Direction >>
Every line below is to be quoted exactly, with nothing added or dropped.

Provided material >>

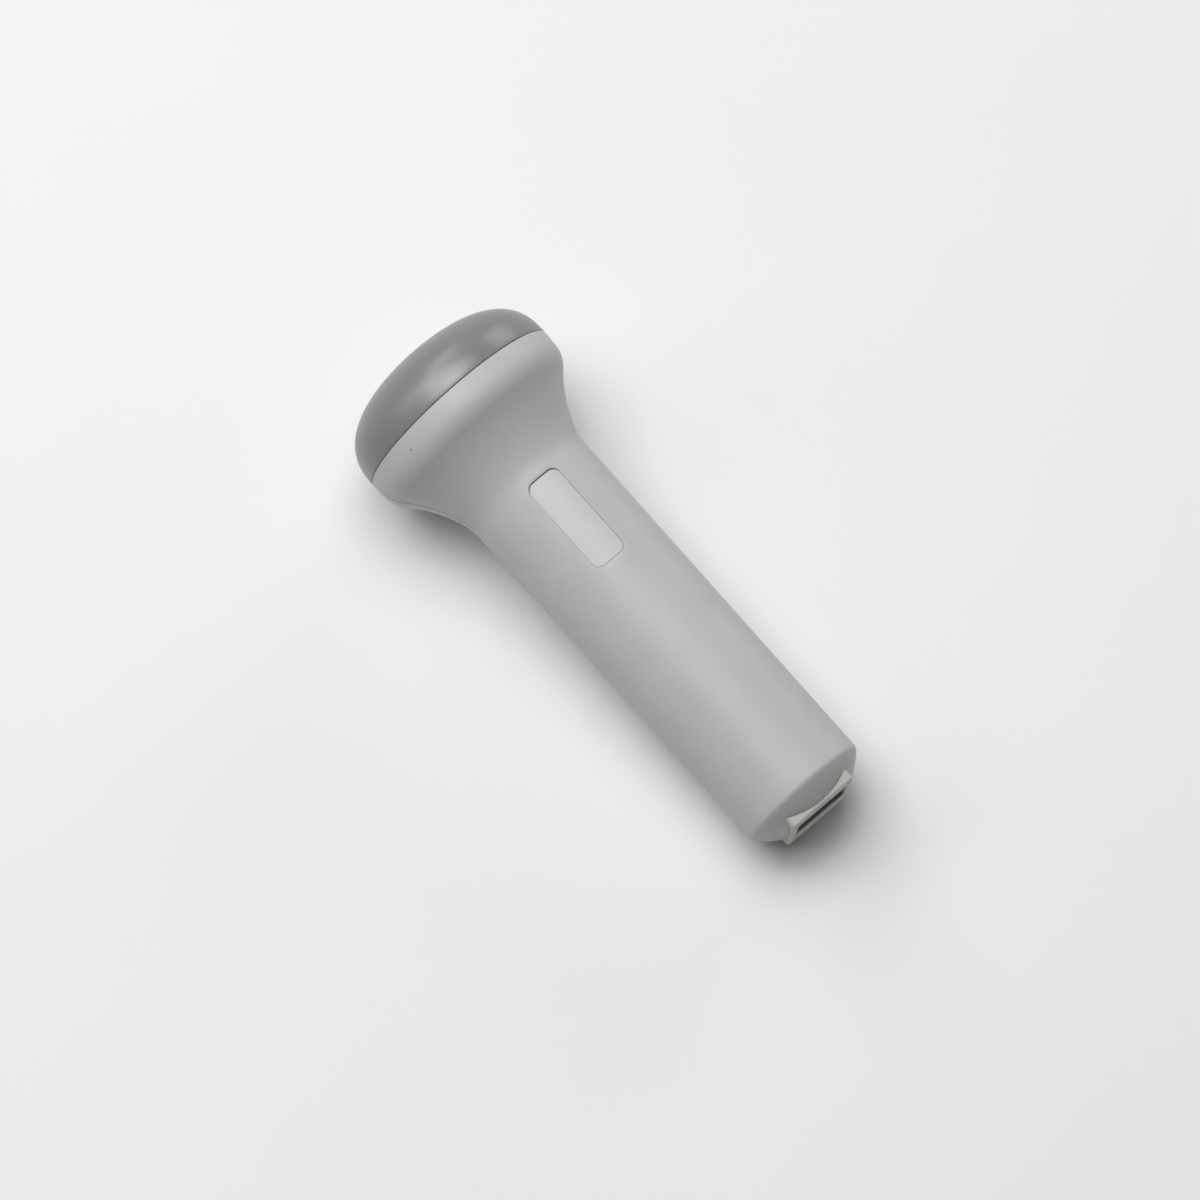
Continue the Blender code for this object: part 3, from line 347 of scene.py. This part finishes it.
def turned(name, profile, scale=ROUND_SCALE):
    """Solid of revolution about X from (x, radius) points, a closed loop or from axis to axis."""
    bm = bmesh.new()
    verts = [bm.verts.new((x, 0.0, r * scale)) for x, r in profile]
    pairs = list(zip(verts, verts[1:]))
    if profile[0][1] > LEAST_LENGTH:
        pairs.append((verts[-1], verts[0]))
    edges = [bm.edges.new(pair) for pair in pairs]
    bmesh.ops.spin(
        bm,
        geom=verts + edges,
        axis=(1, 0, 0),
        cent=(0, 0, 0),
        angle=2.0 * math.pi,
        steps=SEGMENTS,
        use_merge=True,
    )
    return add_object(name, bm)


def disc(start, thickness, radius):
    """Section of a flat disc."""
    end = start + thickness
    return [(start, 0.0), (start, radius), (end, radius), (end, 0.0)]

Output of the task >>
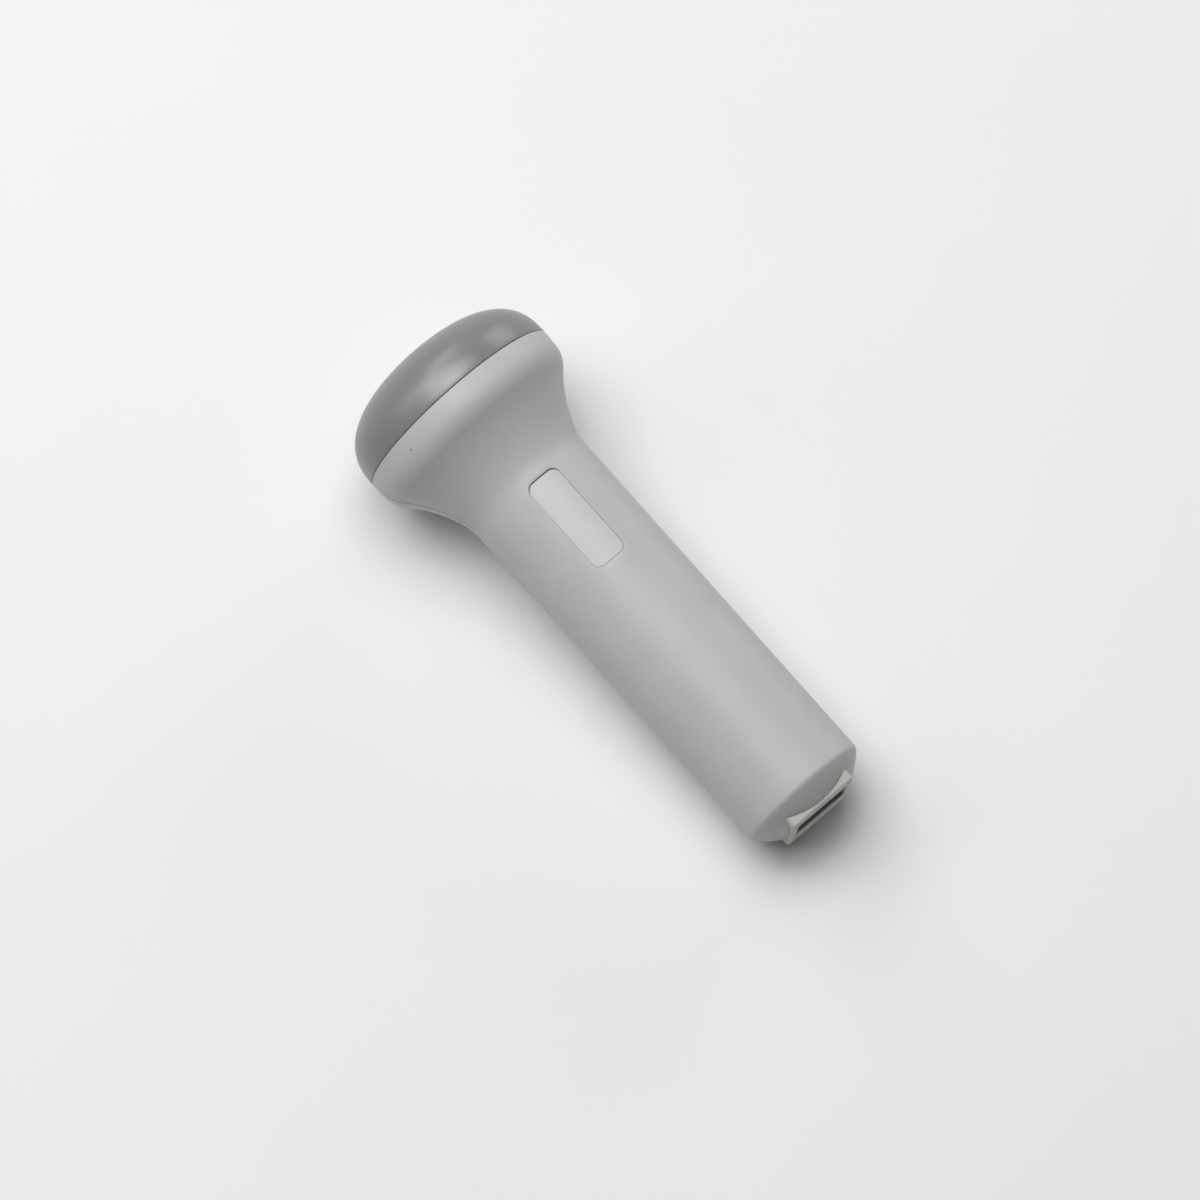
Continue the Blender code for this object: part 3, from line 347 of scene.py. This part finishes it.
def turned(name, profile, scale=ROUND_SCALE):
    """Solid of revolution about X from (x, radius) points, a closed loop or from axis to axis."""
    bm = bmesh.new()
    verts = [bm.verts.new((x, 0.0, r * scale)) for x, r in profile]
    pairs = list(zip(verts, verts[1:]))
    if profile[0][1] > LEAST_LENGTH:
        pairs.append((verts[-1], verts[0]))
    edges = [bm.edges.new(pair) for pair in pairs]
    bmesh.ops.spin(
        bm,
        geom=verts + edges,
        axis=(1, 0, 0),
        cent=(0, 0, 0),
        angle=2.0 * math.pi,
        steps=SEGMENTS,
        use_merge=True,
    )
    return add_object(name, bm)


def disc(start, thickness, radius):
    """Section of a flat disc."""
    end = start + thickness
    return [(start, 0.0), (start, radius), (end, radius), (end, 0.0)]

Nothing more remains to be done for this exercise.